From the “Shuddering Dawn” of the first successful test of a nuclear weapon, the human capacity to split the atom and release its incredible power has often been imaged as grasping the power that should belong only to God, the power over all life and death. “I am become death, the shatterer of worlds,” quoted J. Robert Oppenheimer, director of the Los Alamos laboratory that developed nuclear weapons, upon seeing the destruction wrought by the first nuclear weapon. Oppenheimer was citing from the Hindu epic, the Bhagavad Gita.
Winston Churchill called the bomb “the Second Coming in Wrath.” Christian fundamentalists such as Hal Lindsey, Pat Robertson and John Wesley White specifically identified the bomb with God’s judgment and world- destroying nuclear war with the salvation of the righteous.
Yet, fear that nuclear weapons can lead only to “Armageddon” is not theologically sound, nor is it the way the nuclear age has in fact progressed. It is true that God’s power is the power to create and to destroy, but this is also a power that God, in the Christian tradition, grants to the human being, the one created “in the image of God.”
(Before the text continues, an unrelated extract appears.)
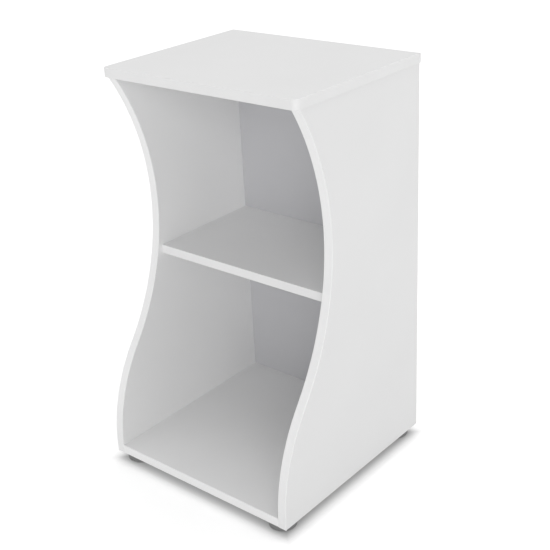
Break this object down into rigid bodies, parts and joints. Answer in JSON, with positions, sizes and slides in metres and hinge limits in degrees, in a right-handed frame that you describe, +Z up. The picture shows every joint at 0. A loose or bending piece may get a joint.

As I argue in my book, Dreaming of Eden: American Religion and Politics in a Wired World, when human beings “fell” from the Garden of Eden, they were seeking the knowledge of both “good” and “evil,” the capacity to both create and destroy. Human beings are not gods, it’s true, but we are not all devils either. We have the knowledge of how to split the atom because human beings inevitably seek knowledge. It is who we are. We can use this knowledge to make weapons, and we can use it to create energy. We have done both. This much we know: it is within the capacity of human beings as created in the image of God to reduce the risks of the nuclear age. We have done this. But it has not been easy so far, and it will never be easy.
We have been trying to tame the atom ever since the first successful nuclear blast. With the rise of the idea of “Atoms for Peace,” i.e., using the energy generated by splitting the atom for peaceful ends such as lighting whole cities, the world breathed a little sigh of relief. President Eisenhower enthusiastically embraced this way to control the unruly atom and create an alternative fuel source for an energy hungry world. Unfortunately, not only did this redirection of nuclear technology inadvertently contribute to nuclear arms proliferation, it did not turn out to be, as Lewis Strauss, appointed by Eisenhower as one of the first five directors of the newly created Commission, predicted, “too cheap to meter.”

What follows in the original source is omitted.